▽
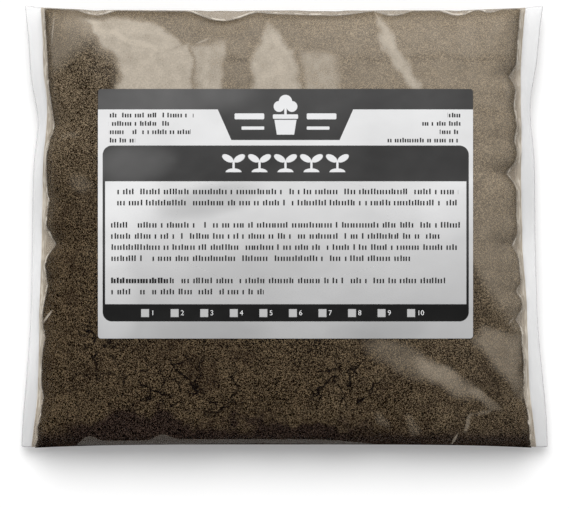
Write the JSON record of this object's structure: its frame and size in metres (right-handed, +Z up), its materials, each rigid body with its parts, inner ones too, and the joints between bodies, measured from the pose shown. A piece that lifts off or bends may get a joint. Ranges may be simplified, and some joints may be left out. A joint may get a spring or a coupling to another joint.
{
  "type": "bag of topsoil",
  "caption": "Clear heat-sealed pillow bag filled with dark brown topsoil, lying flat, with a printed label on its front.",
  "frame": {"origin": "on the surface that the bag lies on, under the middle of its box", "axes": "+X towards the label's right-hand end and along the bag from seal to seal, +Y towards the label's top edge, +Z up out of the label"},
  "size_m": [0.215, 0.1808, 0.0304],
  "materials": {
    "clear_film": "clear polythene film, slightly milky, milkier where two layers lie together at the ends",
    "soil": "dark brown screened topsoil, fine matt grain with small crumbs",
    "label_paper": "white printed sticker with dark grey and black fields, soft gloss"
  },
  "bodies": {
    "root": {"film_bag": "clear_film", "soil_fill": "soil", "label": "label_paper"}
  },
  "joints": []
}
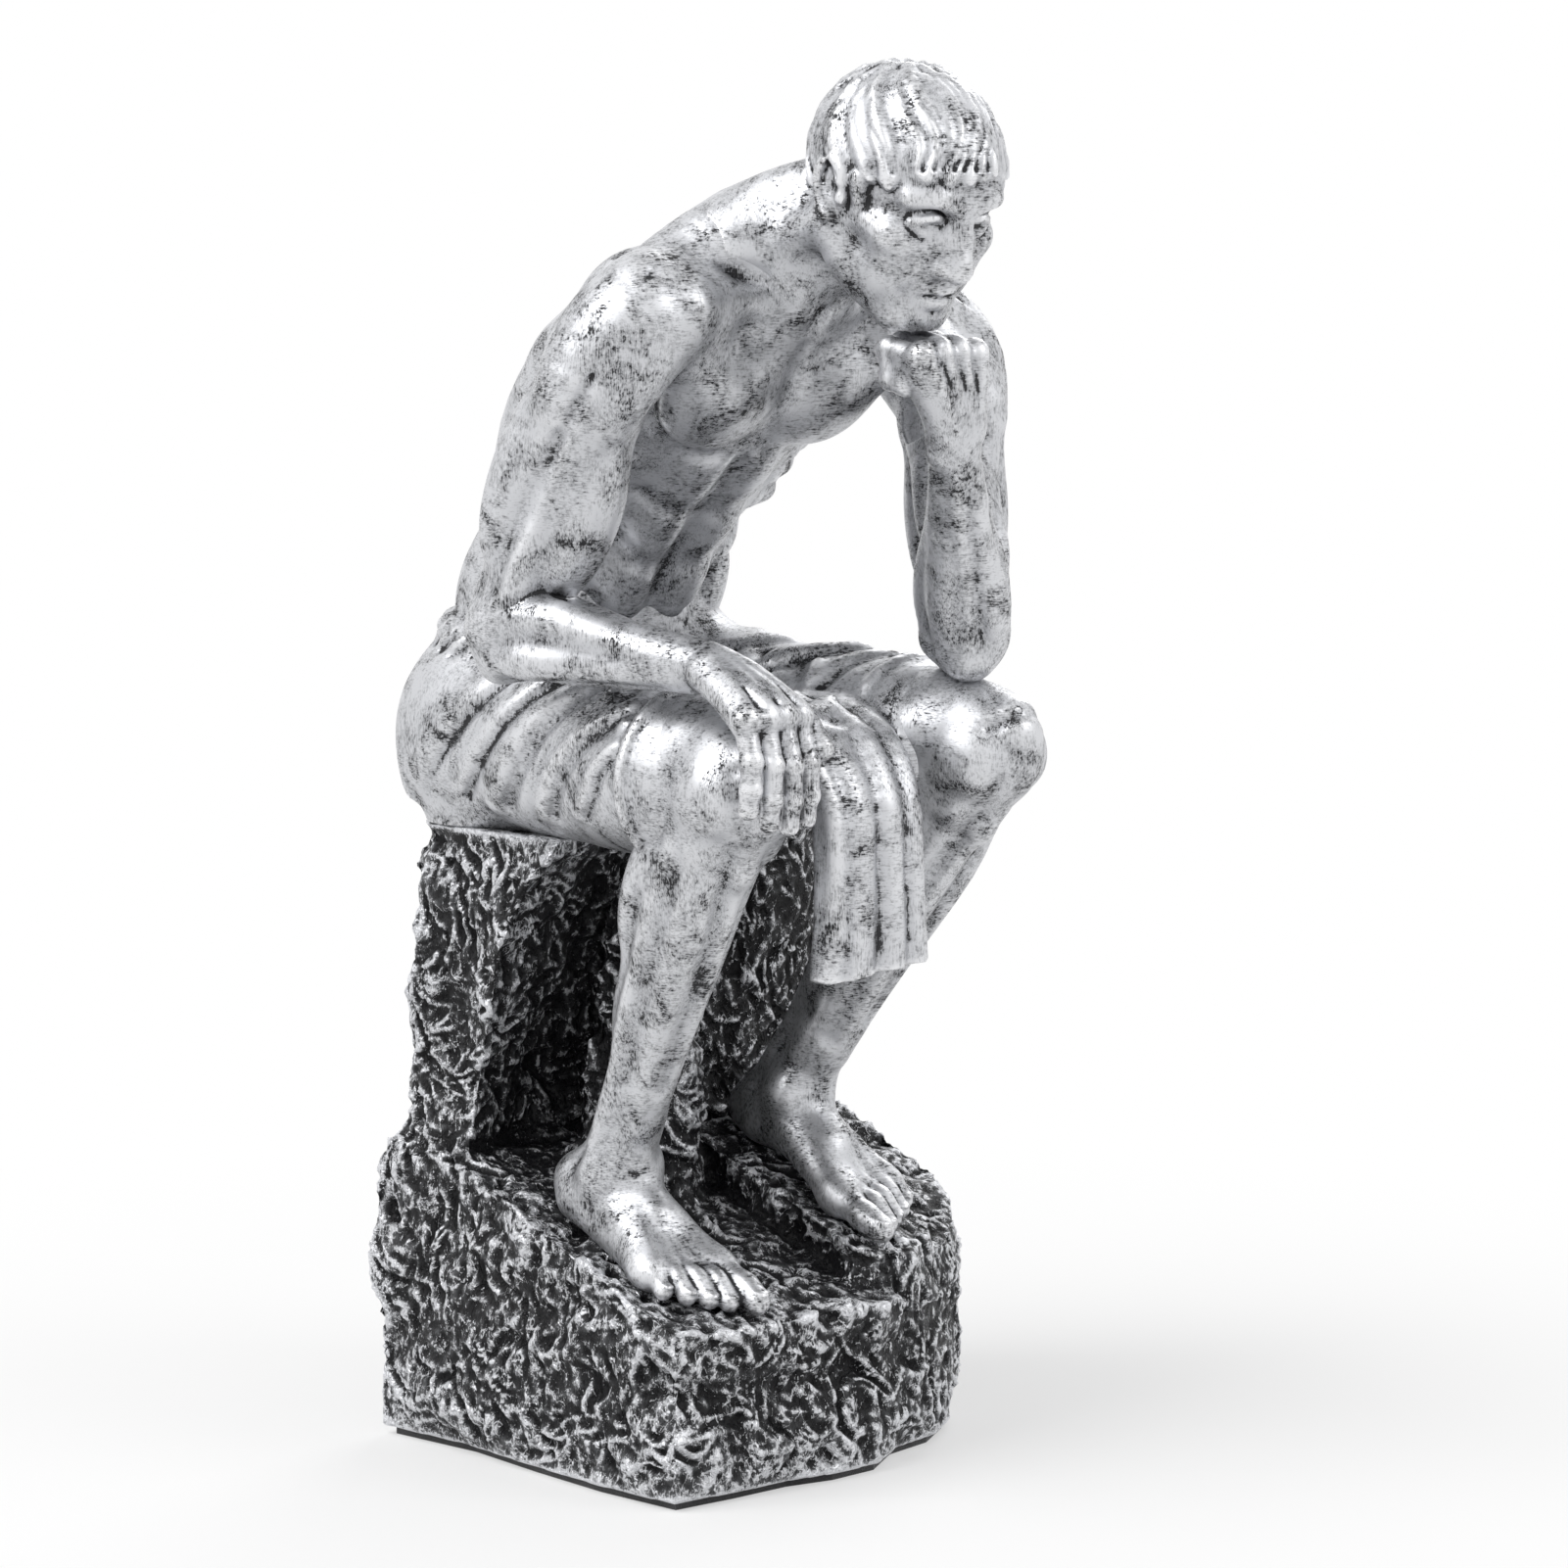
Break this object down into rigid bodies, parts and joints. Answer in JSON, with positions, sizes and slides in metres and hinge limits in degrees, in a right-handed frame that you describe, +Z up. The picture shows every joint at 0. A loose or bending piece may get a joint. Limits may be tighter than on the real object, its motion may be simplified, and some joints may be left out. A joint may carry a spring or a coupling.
{
  "type": "seated figure statue",
  "caption": "Cast resin tabletop ornament: a seated figure in thought, chin on fist, on a rough rock with a felt-covered flat base.",
  "frame": {"origin": "middle of the felt face that the statue rests on", "axes": "+Z up, the figure looks along -Y, its right side is at -X"},
  "size_m": [0.1145, 0.1284, 0.2556],
  "materials": {
    "figure_resin": "cast resin, antique silver paint with a dark wash in the hollows",
    "rock_resin": "cast resin, charcoal paint with silver brushed over the ridges",
    "plaster": "poured plaster",
    "board": "pressed board",
    "felt": "black felt",
    "steel": "plain steel rod"
  },
  "bodies": {
    "root": {"rock_base": "rock_resin", "ballast_fill": "plaster", "bottom_plate": "board", "felt_sheet": "felt", "lap_drape": "figure_resin", "torso": "figure_resin", "head": "figure_resin", "right_arm": "figure_resin", "left_arm": "figure_resin", "right_leg": "figure_resin", "left_leg": "figure_resin", "neck_pin": "steel", "waist_pin": "steel", "right_shoulder_pin": "steel", "left_shoulder_pin": "steel", "right_leg_pin": "steel", "left_leg_pin": "steel", "sole_pins": "steel", "seat_pins": "steel"}
  },
  "joints": []
}
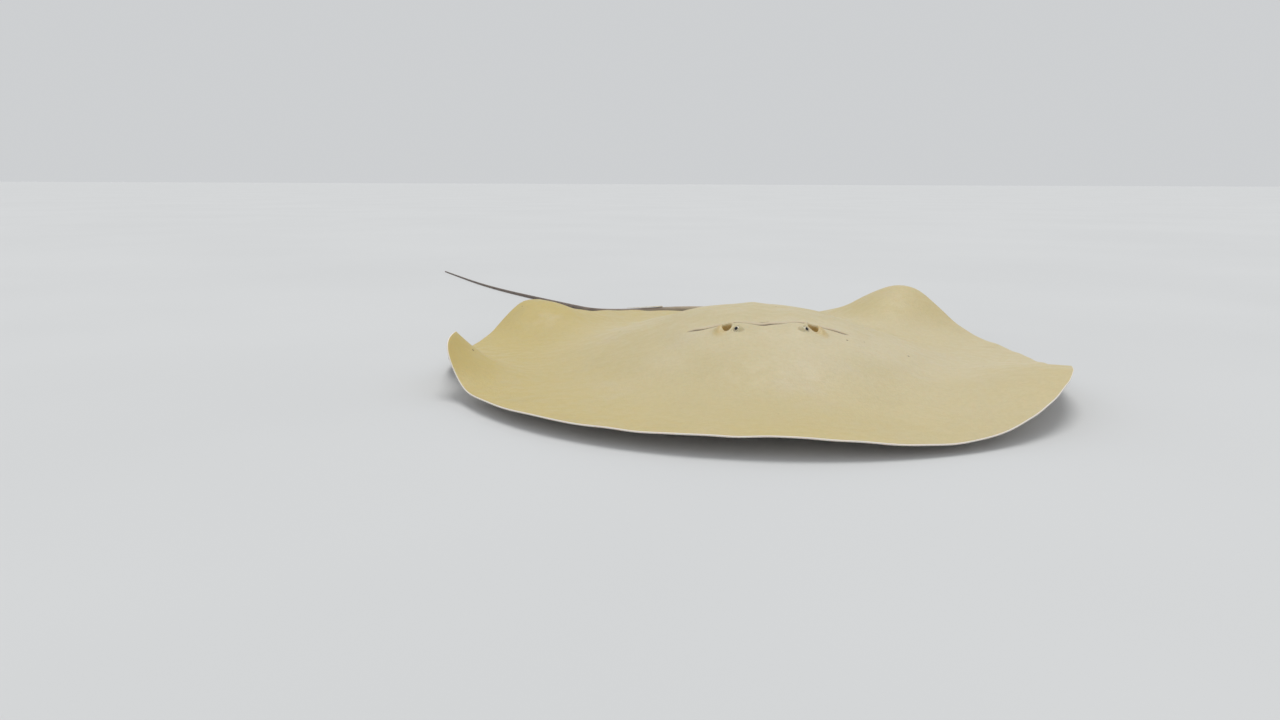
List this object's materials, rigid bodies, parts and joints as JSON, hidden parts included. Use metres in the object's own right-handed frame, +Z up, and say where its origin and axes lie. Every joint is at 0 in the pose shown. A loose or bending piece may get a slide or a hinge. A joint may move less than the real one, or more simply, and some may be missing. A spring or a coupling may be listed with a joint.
{
  "type": "freshwater stingray, life-size still model",
  "caption": "Flat round freshwater stingray resting on its belly, disc margin rippled up in lobes, long whip tail laid in a loose curve.",
  "frame": {"origin": "middle of the disc at floor level, on the flat of the belly", "axes": "+Z up from the belly to the back, snout towards -Y, tail towards +Y, the animal's left side towards +X"},
  "size_m": [0.5137, 0.7716, 0.0368],
  "materials": {
    "skin": "satin",
    "sting": "satin",
    "eye": "gloss"
  },
  "bodies": {
    "root": {"head": "skin", "trunk": "skin", "pectoral_fin_left": "skin", "pectoral_fin_right": "skin", "pelvic_fin_left": "skin", "pelvic_fin_right": "skin", "tail_1": "skin", "tail_2": "skin", "tail_3": "skin", "tail_4": "skin", "sting": "sting", "eye_left": "eye", "eye_right": "eye"}
  },
  "joints": []
}
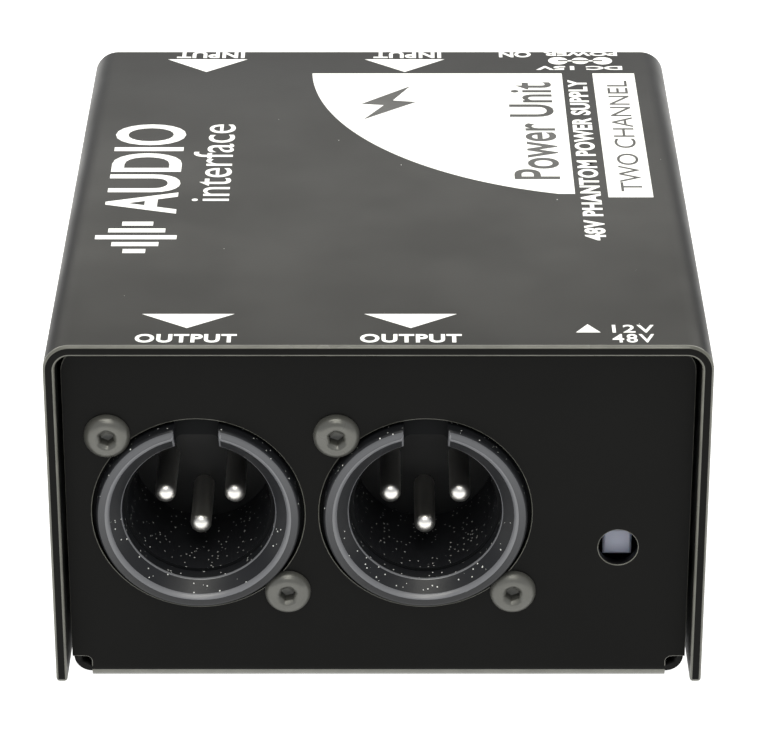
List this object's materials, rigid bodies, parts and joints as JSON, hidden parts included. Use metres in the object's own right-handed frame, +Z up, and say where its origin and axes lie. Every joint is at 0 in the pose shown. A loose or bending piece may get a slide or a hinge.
△
Which lines hold the word "object"? Show each one.

Write the JSON record of this object's structure: its frame and size in metres (right-handed, +Z up), its materials, each rigid body with its parts, inner ones too, and the joints between bodies, measured from the pose shown. A piece that lifts off or bends may get a joint. Ranges may be simplified, and some joints may be left out. A joint may get a spring or a coupling to another joint.
Break this object down into rigid bodies, parts and joints. Answer in JSON, with positions, sizes and slides in metres and hinge limits in degrees, in a right-handed frame that you describe, +Z up. The picture shows every joint at 0. A loose or bending piece may get a joint. Limits may be tighter than on the real object, its motion may be simplified, and some joints may be left out. A joint may carry a spring or a coupling.
List this object's materials, rigid bodies, parts and joints as JSON, hidden parts included. Use metres in the object's own right-handed frame, +Z up, and say where its origin and axes lie. Every joint is at 0 in the pose shown. A loose or bending piece may get a slide or a hinge. A joint may move less than the real one, or more simply, and some may be missing. A spring or a coupling may be listed with a joint.
List this object's materials, rigid bodies, parts and joints as JSON, hidden parts included. Use metres in the object's own right-handed frame, +Z up, and say where its origin and axes lie. Every joint is at 0 in the pose shown. A loose or bending piece may get a slide or a hinge.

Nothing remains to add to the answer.